Write out the whole listing again, exactly as given.

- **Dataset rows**
——————————
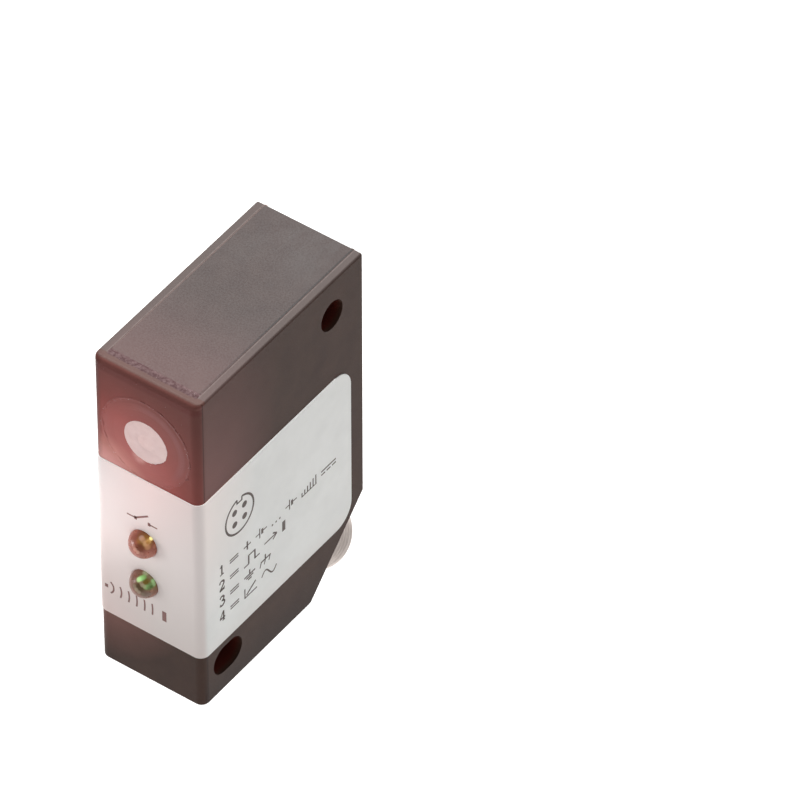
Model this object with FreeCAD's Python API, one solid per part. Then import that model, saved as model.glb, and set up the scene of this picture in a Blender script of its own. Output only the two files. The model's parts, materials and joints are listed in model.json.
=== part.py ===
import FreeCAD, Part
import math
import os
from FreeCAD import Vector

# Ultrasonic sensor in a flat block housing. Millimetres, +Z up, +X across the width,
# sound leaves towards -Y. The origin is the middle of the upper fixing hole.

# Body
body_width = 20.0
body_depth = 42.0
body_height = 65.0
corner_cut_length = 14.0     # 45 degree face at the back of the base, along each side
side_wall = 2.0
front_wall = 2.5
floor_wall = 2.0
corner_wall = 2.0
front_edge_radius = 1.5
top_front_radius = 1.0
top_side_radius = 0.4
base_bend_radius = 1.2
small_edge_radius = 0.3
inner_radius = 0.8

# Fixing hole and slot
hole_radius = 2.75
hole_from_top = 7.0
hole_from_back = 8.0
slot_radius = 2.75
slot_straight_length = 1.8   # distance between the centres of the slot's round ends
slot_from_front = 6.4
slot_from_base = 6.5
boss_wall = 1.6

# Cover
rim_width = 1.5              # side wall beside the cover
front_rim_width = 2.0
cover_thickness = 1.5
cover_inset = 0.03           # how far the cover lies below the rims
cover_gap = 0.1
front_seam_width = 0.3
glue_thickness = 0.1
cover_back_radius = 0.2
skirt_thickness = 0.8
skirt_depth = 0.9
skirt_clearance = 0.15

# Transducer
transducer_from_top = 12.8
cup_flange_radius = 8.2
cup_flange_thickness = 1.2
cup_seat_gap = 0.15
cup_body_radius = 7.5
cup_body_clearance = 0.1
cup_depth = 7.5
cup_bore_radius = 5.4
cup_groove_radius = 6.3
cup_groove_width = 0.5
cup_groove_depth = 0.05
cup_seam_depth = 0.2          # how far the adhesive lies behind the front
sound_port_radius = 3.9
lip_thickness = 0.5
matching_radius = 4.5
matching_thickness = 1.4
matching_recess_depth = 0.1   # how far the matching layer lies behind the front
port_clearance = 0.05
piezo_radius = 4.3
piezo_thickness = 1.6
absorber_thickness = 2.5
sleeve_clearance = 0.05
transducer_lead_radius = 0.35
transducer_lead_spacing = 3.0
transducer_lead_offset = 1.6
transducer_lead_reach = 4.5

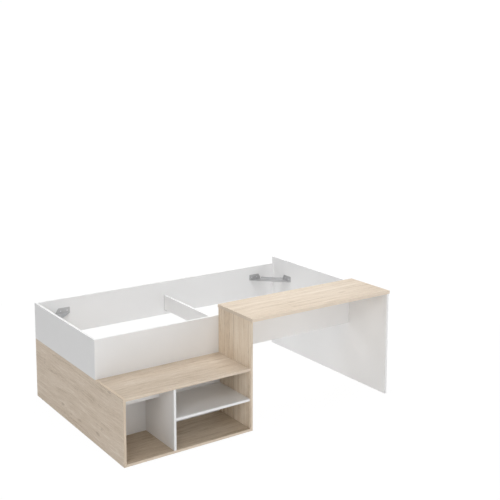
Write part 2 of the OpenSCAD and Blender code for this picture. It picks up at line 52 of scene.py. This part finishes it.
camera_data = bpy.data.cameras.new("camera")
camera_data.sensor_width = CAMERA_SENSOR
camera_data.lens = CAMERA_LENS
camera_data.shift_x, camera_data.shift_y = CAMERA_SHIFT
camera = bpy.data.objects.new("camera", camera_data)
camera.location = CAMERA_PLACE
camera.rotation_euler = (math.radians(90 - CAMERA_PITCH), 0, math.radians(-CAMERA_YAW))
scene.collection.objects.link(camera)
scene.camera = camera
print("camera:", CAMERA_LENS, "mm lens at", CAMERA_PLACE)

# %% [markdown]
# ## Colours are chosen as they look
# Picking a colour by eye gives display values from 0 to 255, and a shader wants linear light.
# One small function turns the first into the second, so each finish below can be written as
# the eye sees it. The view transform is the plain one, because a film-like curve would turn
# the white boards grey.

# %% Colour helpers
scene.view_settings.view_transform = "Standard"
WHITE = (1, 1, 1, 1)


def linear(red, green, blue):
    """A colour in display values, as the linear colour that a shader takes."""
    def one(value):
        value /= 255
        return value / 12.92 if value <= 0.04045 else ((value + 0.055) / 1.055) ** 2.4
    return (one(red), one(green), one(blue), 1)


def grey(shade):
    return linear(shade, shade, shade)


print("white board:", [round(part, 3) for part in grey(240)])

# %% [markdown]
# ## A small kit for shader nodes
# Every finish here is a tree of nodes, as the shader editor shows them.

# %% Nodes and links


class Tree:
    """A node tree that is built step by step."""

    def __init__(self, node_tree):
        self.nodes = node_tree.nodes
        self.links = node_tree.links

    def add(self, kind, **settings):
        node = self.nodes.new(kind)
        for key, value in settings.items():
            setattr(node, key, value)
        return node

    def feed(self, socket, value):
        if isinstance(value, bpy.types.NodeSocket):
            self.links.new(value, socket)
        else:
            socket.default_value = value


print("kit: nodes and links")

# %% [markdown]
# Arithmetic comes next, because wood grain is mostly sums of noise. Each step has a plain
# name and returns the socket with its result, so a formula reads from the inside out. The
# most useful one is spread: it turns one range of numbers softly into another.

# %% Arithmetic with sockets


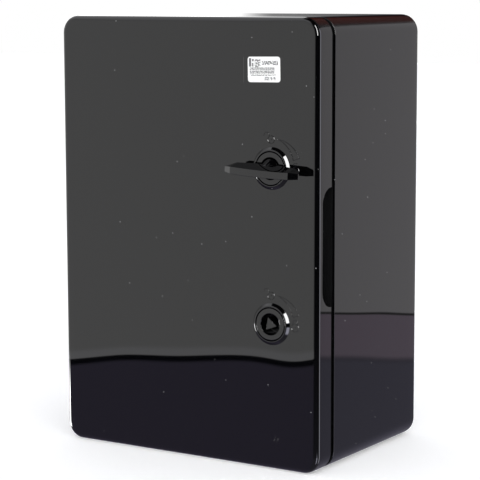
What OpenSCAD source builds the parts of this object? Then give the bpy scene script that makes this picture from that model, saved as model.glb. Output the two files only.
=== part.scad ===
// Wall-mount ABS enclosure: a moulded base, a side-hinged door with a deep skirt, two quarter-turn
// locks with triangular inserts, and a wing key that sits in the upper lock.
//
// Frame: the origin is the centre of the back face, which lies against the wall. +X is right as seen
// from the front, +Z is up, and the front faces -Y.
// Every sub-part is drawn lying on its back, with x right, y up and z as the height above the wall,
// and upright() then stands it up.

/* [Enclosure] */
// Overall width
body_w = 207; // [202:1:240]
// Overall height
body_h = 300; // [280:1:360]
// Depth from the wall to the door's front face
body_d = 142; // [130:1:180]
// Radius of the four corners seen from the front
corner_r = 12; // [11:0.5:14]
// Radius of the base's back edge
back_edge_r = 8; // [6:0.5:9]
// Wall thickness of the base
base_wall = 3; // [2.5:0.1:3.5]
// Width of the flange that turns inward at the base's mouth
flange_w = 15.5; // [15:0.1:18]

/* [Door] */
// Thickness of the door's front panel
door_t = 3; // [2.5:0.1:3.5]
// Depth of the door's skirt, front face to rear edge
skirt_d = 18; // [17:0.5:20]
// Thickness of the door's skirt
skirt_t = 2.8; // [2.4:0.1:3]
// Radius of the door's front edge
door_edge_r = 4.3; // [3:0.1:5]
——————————
- **FINISHED EXERCISE**
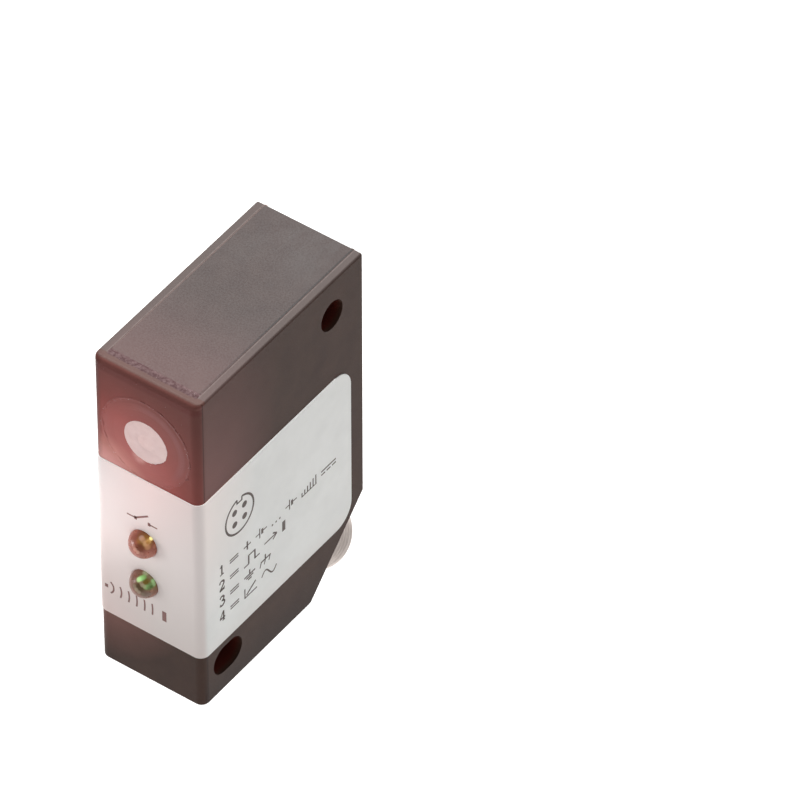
Model this object with FreeCAD's Python API, one solid per part. Then import that model, saved as model.glb, and set up the scene of this picture in a Blender script of its own. Output only the two files. The model's parts, materials and joints are listed in model.json.
=== part.py ===
import FreeCAD, Part
import math
import os
from FreeCAD import Vector

# Ultrasonic sensor in a flat block housing. Millimetres, +Z up, +X across the width,
# sound leaves towards -Y. The origin is the middle of the upper fixing hole.

# Body
body_width = 20.0
body_depth = 42.0
body_height = 65.0
corner_cut_length = 14.0     # 45 degree face at the back of the base, along each side
side_wall = 2.0
front_wall = 2.5
floor_wall = 2.0
corner_wall = 2.0
front_edge_radius = 1.5
top_front_radius = 1.0
top_side_radius = 0.4
base_bend_radius = 1.2
small_edge_radius = 0.3
inner_radius = 0.8

# Fixing hole and slot
hole_radius = 2.75
hole_from_top = 7.0
hole_from_back = 8.0
slot_radius = 2.75
slot_straight_length = 1.8   # distance between the centres of the slot's round ends
slot_from_front = 6.4
slot_from_base = 6.5
boss_wall = 1.6

# Cover
rim_width = 1.5              # side wall beside the cover
front_rim_width = 2.0
cover_thickness = 1.5
cover_inset = 0.03           # how far the cover lies below the rims
cover_gap = 0.1
front_seam_width = 0.3
glue_thickness = 0.1
cover_back_radius = 0.2
skirt_thickness = 0.8
skirt_depth = 0.9
skirt_clearance = 0.15

# Transducer
transducer_from_top = 12.8
cup_flange_radius = 8.2
cup_flange_thickness = 1.2
cup_seat_gap = 0.15
cup_body_radius = 7.5
cup_body_clearance = 0.1
cup_depth = 7.5
cup_bore_radius = 5.4
cup_groove_radius = 6.3
cup_groove_width = 0.5
cup_groove_depth = 0.05
cup_seam_depth = 0.2          # how far the adhesive lies behind the front
sound_port_radius = 3.9
lip_thickness = 0.5
matching_radius = 4.5
matching_thickness = 1.4
matching_recess_depth = 0.1   # how far the matching layer lies behind the front
port_clearance = 0.05
piezo_radius = 4.3
piezo_thickness = 1.6
absorber_thickness = 2.5
sleeve_clearance = 0.05
transducer_lead_radius = 0.35
transducer_lead_spacing = 3.0
transducer_lead_offset = 1.6
transducer_lead_reach = 4.5

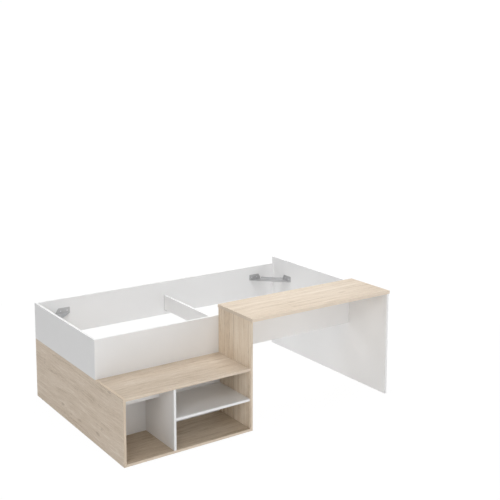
Write part 2 of the OpenSCAD and Blender code for this picture. It picks up at line 52 of scene.py. This part finishes it.
camera_data = bpy.data.cameras.new("camera")
camera_data.sensor_width = CAMERA_SENSOR
camera_data.lens = CAMERA_LENS
camera_data.shift_x, camera_data.shift_y = CAMERA_SHIFT
camera = bpy.data.objects.new("camera", camera_data)
camera.location = CAMERA_PLACE
camera.rotation_euler = (math.radians(90 - CAMERA_PITCH), 0, math.radians(-CAMERA_YAW))
scene.collection.objects.link(camera)
scene.camera = camera
print("camera:", CAMERA_LENS, "mm lens at", CAMERA_PLACE)

# %% [markdown]
# ## Colours are chosen as they look
# Picking a colour by eye gives display values from 0 to 255, and a shader wants linear light.
# One small function turns the first into the second, so each finish below can be written as
# the eye sees it. The view transform is the plain one, because a film-like curve would turn
# the white boards grey.

# %% Colour helpers
scene.view_settings.view_transform = "Standard"
WHITE = (1, 1, 1, 1)


def linear(red, green, blue):
    """A colour in display values, as the linear colour that a shader takes."""
    def one(value):
        value /= 255
        return value / 12.92 if value <= 0.04045 else ((value + 0.055) / 1.055) ** 2.4
    return (one(red), one(green), one(blue), 1)


def grey(shade):
    return linear(shade, shade, shade)


print("white board:", [round(part, 3) for part in grey(240)])

# %% [markdown]
# ## A small kit for shader nodes
# Every finish here is a tree of nodes, as the shader editor shows them.

# %% Nodes and links


class Tree:
    """A node tree that is built step by step."""

    def __init__(self, node_tree):
        self.nodes = node_tree.nodes
        self.links = node_tree.links

    def add(self, kind, **settings):
        node = self.nodes.new(kind)
        for key, value in settings.items():
            setattr(node, key, value)
        return node

    def feed(self, socket, value):
        if isinstance(value, bpy.types.NodeSocket):
            self.links.new(value, socket)
        else:
            socket.default_value = value


print("kit: nodes and links")

# %% [markdown]
# Arithmetic comes next, because wood grain is mostly sums of noise. Each step has a plain
# name and returns the socket with its result, so a formula reads from the inside out. The
# most useful one is spread: it turns one range of numbers softly into another.

# %% Arithmetic with sockets


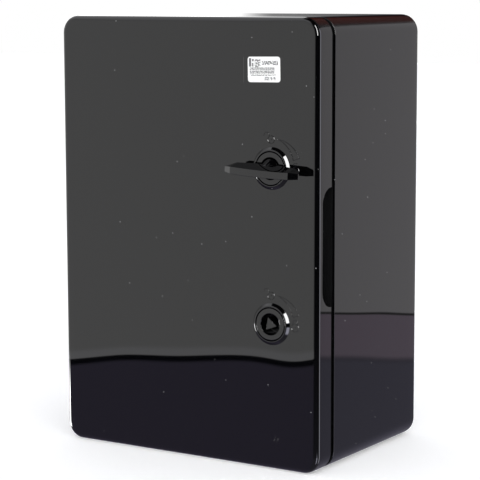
What OpenSCAD source builds the parts of this object? Then give the bpy scene script that makes this picture from that model, saved as model.glb. Output the two files only.
=== part.scad ===
// Wall-mount ABS enclosure: a moulded base, a side-hinged door with a deep skirt, two quarter-turn
// locks with triangular inserts, and a wing key that sits in the upper lock.
//
// Frame: the origin is the centre of the back face, which lies against the wall. +X is right as seen
// from the front, +Z is up, and the front faces -Y.
// Every sub-part is drawn lying on its back, with x right, y up and z as the height above the wall,
// and upright() then stands it up.

/* [Enclosure] */
// Overall width
body_w = 207; // [202:1:240]
// Overall height
body_h = 300; // [280:1:360]
// Depth from the wall to the door's front face
body_d = 142; // [130:1:180]
// Radius of the four corners seen from the front
corner_r = 12; // [11:0.5:14]
// Radius of the base's back edge
back_edge_r = 8; // [6:0.5:9]
// Wall thickness of the base
base_wall = 3; // [2.5:0.1:3.5]
// Width of the flange that turns inward at the base's mouth
flange_w = 15.5; // [15:0.1:18]

/* [Door] */
// Thickness of the door's front panel
door_t = 3; // [2.5:0.1:3.5]
// Depth of the door's skirt, front face to rear edge
skirt_d = 18; // [17:0.5:20]
// Thickness of the door's skirt
skirt_t = 2.8; // [2.4:0.1:3]
// Radius of the door's front edge
door_edge_r = 4.3; // [3:0.1:5]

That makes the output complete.